Airships. The very word conjures images of luxurious views of the ocean or the mountains. They make us think of the romanticized interwar years and are the symbol of a future that never came to pass; one that was cremated in the ashes of the Hindenburg. And yet they endure in the imaginations of people whose parents were not alive to see the fiery death of that future.
That brings us to the subject of this review: a duology from Sea Lion Press about a crew of a cargo airship by Tabac Iberez, composed of A Century Turns and Night Over the Bosporus.
From the start, the books are different. These are not the stories of aristocrats or generals, or even soldiers. The character are simply working-class folks trying to make their way in the world.

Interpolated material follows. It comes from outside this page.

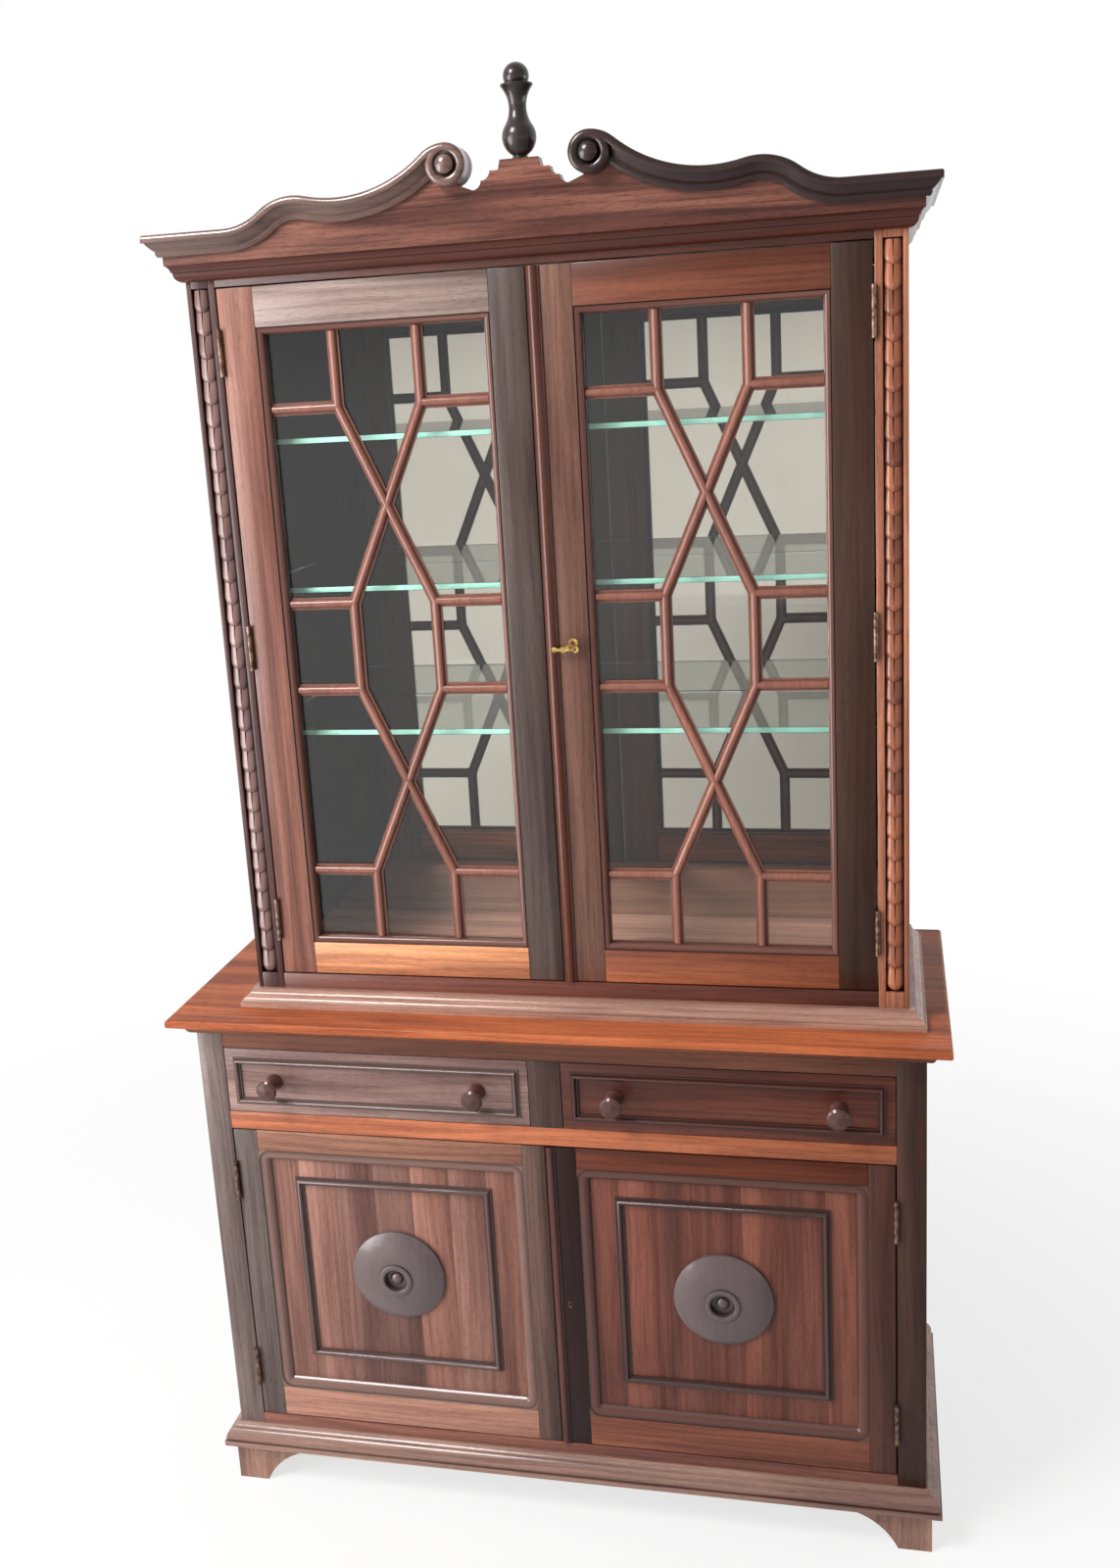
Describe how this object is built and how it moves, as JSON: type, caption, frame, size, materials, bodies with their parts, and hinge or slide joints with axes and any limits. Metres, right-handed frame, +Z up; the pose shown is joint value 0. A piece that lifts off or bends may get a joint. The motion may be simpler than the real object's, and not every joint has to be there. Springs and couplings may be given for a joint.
{
  "type": "glazed bookcase cabinet",
  "caption": "Two-part rosewood bookcase: glazed doors with mitred bars over glass shelves and a mirror back, drawers and panel doors below, swan-neck crown with a turned finial.",
  "frame": {"origin": "on the floor under the middle of the overall box", "axes": "+Z up, +Y from the front to the back, +X to the right seen from the front"},
  "size_m": [1.128, 0.454, 2.077],
  "materials": {
    "rosewood": "French-polished red-brown rosewood",
    "dark_rosewood": "French-polished dark rosewood",
    "inner_wood": "plain unpolished wood",
    "glass": "clear flat glass",
    "mirror": "silvered flat glass",
    "brass": "worn brass"
  },
  "bodies": {
    "case": {"base_top": "rosewood", "base_top_cove": "dark_rosewood", "base_sides": "rosewood", "base_back": "inner_wood", "base_boards": "inner_wood", "base_front_stiles": "rosewood", "base_top_rail": "rosewood", "drawer_muntin": "rosewood", "drawer_rail": "rosewood", "base_bottom_rail": "rosewood", "drawer_guides": "inner_wood", "plinth_moulding": "dark_rosewood", "bracket_feet": "rosewood", "upper_sides": "rosewood", "upper_floor": "rosewood", "upper_roof": "inner_wood", "mirror": "mirror", "upper_back_panel": "inner_wood", "upper_front_stiles": "rosewood", "carved_strips": "rosewood", "upper_rails": "rosewood", "waist_moulding": "dark_rosewood", "cornice_moulding": "dark_rosewood", "glass_shelves": "glass", "shelf_pins": "brass", "case_hinge_leaves": "brass", "pediment_board": "rosewood", "right_swan_neck": "dark_rosewood", "left_swan_neck": "dark_rosewood", "finial": "dark_rosewood"},
    "left_drawer": {"left_drawer_front": "rosewood", "left_drawer_box": "inner_wood", "left_drawer_knobs": "rosewood"},
    "right_drawer": {"right_drawer_front": "rosewood", "right_drawer_box": "inner_wood", "right_drawer_knobs": "rosewood"},
    "left_glazed_door": {"left_glazed_door_frame": "rosewood", "left_glazed_door_glazing_bars": "rosewood", "left_glazed_door_panes": "glass", "left_glazed_door_hinge_leaves": "brass"},
    "right_glazed_door": {"right_glazed_door_frame": "rosewood", "right_glazed_door_glazing_bars": "rosewood", "right_glazed_door_panes": "glass", "right_glazed_door_hinge_leaves": "brass", "right_glazed_door_astragal": "rosewood", "right_glazed_door_lock": "brass"},
    "lock_bolt": {"lock_bolt": "brass"},
    "key": {"key": "brass"},
    "left_panel_door": {"left_panel_door_frame": "rosewood", "left_panel_door_panel": "rosewood", "left_panel_door_bead_frame": "rosewood", "left_panel_door_boss": "dark_rosewood", "left_panel_door_hinge_leaves": "brass"},
    "right_panel_door": {"right_panel_door_frame": "rosewood", "right_panel_door_panel": "rosewood", "right_panel_door_bead_frame": "rosewood", "right_panel_door_boss": "dark_rosewood", "right_panel_door_hinge_leaves": "brass", "right_panel_door_astragal": "rosewood", "right_panel_door_lock": "brass"}
  },
  "joints": [
    {"name": "left_glazed_door_hinge", "type": "hinge", "parent": "case", "child": "left_glazed_door", "pos_m": [-0.401, -0.1455, 0.848], "axis": [0, 0, -1], "range_deg": [0, 170]},
    {"name": "left_panel_door_hinge", "type": "hinge", "parent": "case", "child": "left_panel_door", "pos_m": [-0.49, -0.1925, 0.117], "axis": [0, 0, -1], "range_deg": [0, 170]},
    {"name": "left_drawer_slide", "type": "slide", "parent": "case", "child": "left_drawer", "axis": [0, -1, 0], "range_m": [0, 0.28]},
    {"name": "right_glazed_door_hinge", "type": "hinge", "parent": "case", "child": "right_glazed_door", "pos_m": [0.467, -0.1455, 0.848], "axis": [0, 0, 1], "range_deg": [0, 170]},
    {"name": "right_panel_door_hinge", "type": "hinge", "parent": "case", "child": "right_panel_door", "pos_m": [0.49, -0.1925, 0.117], "axis": [0, 0, 1], "range_deg": [0, 170]},
    {"name": "right_drawer_slide", "type": "slide", "parent": "case", "child": "right_drawer", "axis": [0, -1, 0], "range_m": [0, 0.28]},
    {"name": "key_turn", "type": "hinge", "parent": "right_glazed_door", "child": "key", "pos_m": [0.054, -0.142, 1.334], "axis": [0, 1, 0], "range_deg": [0, 90]},
    {"name": "lock_bolt_slide", "type": "slide", "parent": "right_glazed_door", "child": "lock_bolt", "axis": [-1, 0, 0], "range_m": [0, 0.008]}
  ],
  "couplings": [
    {"joint": "key_turn", "follows": "lock_bolt_slide", "rad_per_m": 196.34}
  ]
}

The series is led by Aleksander Van Riebeck, a roguish ship pilot from Michigan who changes ships multiple times over the course of the series. He is joined by several crewmen, including a navigator who is tasked with maneuvering through the aether, which allows for faster travel, throwing these characters into the supernatural in a manner reminiscent of the shipboard psykers in Warhammer 40,000.

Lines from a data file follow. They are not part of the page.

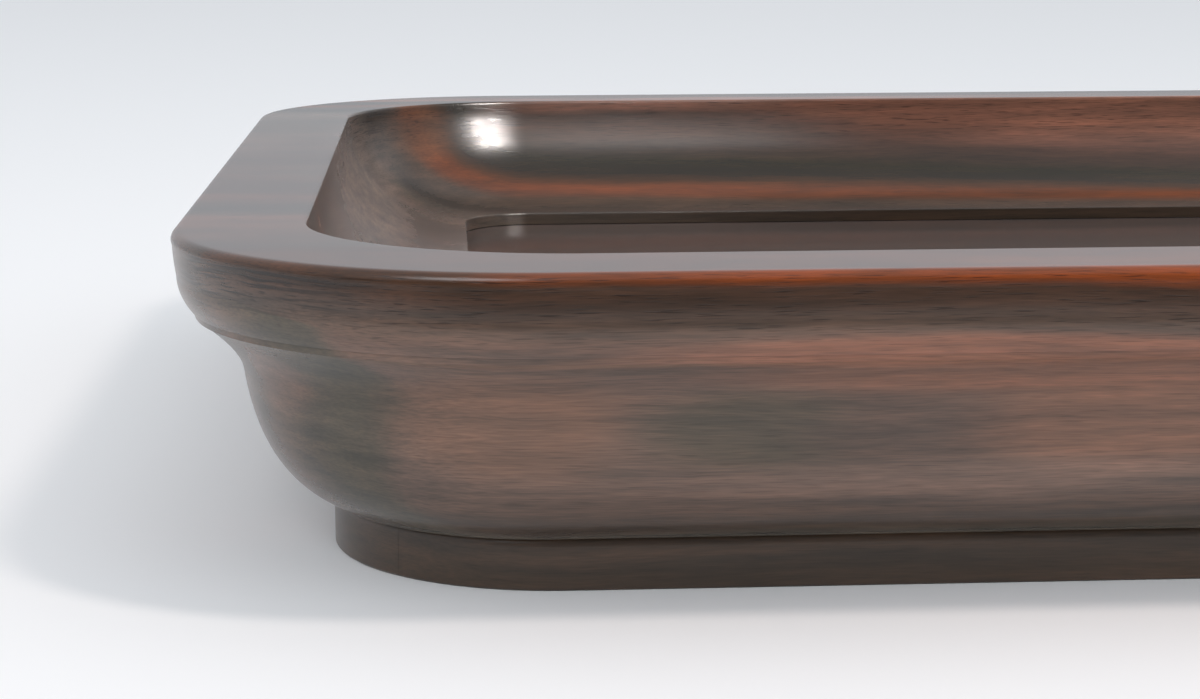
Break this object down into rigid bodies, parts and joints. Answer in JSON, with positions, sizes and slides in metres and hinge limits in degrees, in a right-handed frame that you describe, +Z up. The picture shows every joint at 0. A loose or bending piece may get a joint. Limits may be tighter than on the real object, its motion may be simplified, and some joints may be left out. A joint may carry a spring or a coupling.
{
  "type": "wooden tea tray",
  "caption": "Rectangular hardwood serving tray with rounded corners, a moulded wall, a coved inside with a recessed flat floor, and a low mitred foot frame.",
  "frame": {"origin": "centre of the footprint, on the surface that the tray stands on", "axes": "+X along the tray's length to the right, +Y along its depth from front to back, +Z up"},
  "size_m": [0.36, 0.238, 0.038],
  "materials": {
    "wall_rosewood": "carved and polished, satin gloss",
    "floor_rosewood": "planed and polished, gloss",
    "foot_rosewood": "planed and oiled, satin",
    "batten_rosewood": "planed, left unpolished",
    "peg_bamboo": "split and shaved, cut flush"
  },
  "bodies": {
    "root": {"rim_wall": "wall_rosewood", "floor_board": "floor_rosewood", "floor_batten_left": "batten_rosewood", "floor_batten_right": "batten_rosewood", "foot_rail_front": "foot_rosewood", "foot_rail_back": "foot_rosewood", "foot_rail_left": "foot_rosewood", "foot_rail_right": "foot_rosewood", "foot_tongue_front_left": "batten_rosewood", "foot_tongue_front_right": "batten_rosewood", "foot_tongue_back_right": "batten_rosewood", "foot_tongue_back_left": "batten_rosewood", "foot_peg_front_1": "peg_bamboo", "foot_peg_front_2": "peg_bamboo", "foot_peg_front_3": "peg_bamboo", "foot_peg_back_1": "peg_bamboo", "foot_peg_back_2": "peg_bamboo", "foot_peg_back_3": "peg_bamboo", "foot_peg_left_1": "peg_bamboo", "foot_peg_left_2": "peg_bamboo", "foot_peg_right_1": "peg_bamboo", "foot_peg_right_2": "peg_bamboo"}
  },
  "joints": []
}
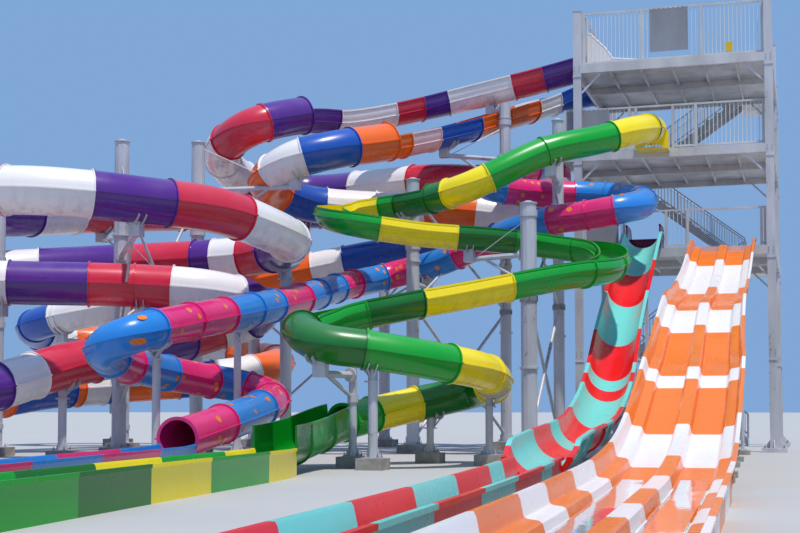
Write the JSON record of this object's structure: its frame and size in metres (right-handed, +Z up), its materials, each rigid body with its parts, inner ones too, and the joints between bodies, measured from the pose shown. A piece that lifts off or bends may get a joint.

The setting teeters on the brink of steam- and dieselpunk. This is the turn of the twentieth century, when European empires bestrode the world like colossi. This is mashed with an eighteenth-century notion of the aether and combines to form a world reminiscent of classic adventure pulp stories.
The first novel takes us from Michigan to Toulouse, France. The second spends most of its time in Istanbul. Night Over the Bosphorus lacks the globe-trotting adventure of the first novel, but the character work and political intrigue more than make up for that. Both books are must-reads for any airship, steampunk or dieselpunk fan.